I’m now wondering how that wasn’t a problem for them. That flexibility of thinking in other people is something that eventually puts me off attending any church and this book is like not so friendly reminder that my disability affects me even more that I normally realise. I’d like to be more spiritual, you know?
Apart from that I feel pretty low again. I don’t have anyone to moan about it though. The Friend, who I broke up with on the blog in August, used to be the person who I would go to when feeling low. I don’t know if that was helping me. It seemed to bring partial relief at first but I wonder whether my brain didn’t treat our chats like a reward. And the thing is, when I felt good about myself or had plans for the future that I wanted to share with her, she wasn’t able to support me with that. Was that jealousy? I’m not sure. It seems to me like first of all she didn’t understand that life can offer opportunities; she only understood the fact that life is source of problems.
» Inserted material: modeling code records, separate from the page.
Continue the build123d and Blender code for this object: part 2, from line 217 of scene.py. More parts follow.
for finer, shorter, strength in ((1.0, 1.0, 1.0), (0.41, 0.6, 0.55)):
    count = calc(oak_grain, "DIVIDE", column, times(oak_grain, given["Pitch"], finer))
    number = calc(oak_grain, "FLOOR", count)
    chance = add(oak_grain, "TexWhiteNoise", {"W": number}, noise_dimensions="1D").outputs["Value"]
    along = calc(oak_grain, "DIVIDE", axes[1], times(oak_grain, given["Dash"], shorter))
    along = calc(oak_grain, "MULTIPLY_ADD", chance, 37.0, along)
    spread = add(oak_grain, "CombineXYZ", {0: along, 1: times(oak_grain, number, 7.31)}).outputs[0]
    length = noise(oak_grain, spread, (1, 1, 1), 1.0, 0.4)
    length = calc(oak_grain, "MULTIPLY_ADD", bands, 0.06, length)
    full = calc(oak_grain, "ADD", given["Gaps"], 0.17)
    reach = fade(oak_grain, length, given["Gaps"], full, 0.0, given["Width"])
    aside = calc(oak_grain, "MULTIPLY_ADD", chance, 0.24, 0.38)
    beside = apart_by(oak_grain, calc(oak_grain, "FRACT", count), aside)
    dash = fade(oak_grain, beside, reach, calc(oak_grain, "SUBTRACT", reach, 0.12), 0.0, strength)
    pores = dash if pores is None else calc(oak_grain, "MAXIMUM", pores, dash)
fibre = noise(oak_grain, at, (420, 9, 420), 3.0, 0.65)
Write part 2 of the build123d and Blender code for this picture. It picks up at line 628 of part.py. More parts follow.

She was just a moaning buddy really.
John is supposed to come over today and all I want to do is cancel. But I miss him, you know? And yet I feel like all I want to do is finish my uni assignment and then just lay on the sofa, possibly read the book but first of all I need to reflect on how lonely I am.
I remember how I said a few weeks ago that I stopped grieving after my mum’s death. It did seem at the time like that but the last couple of days I miss her a lot again. I don’t know how I’m going to manage without her.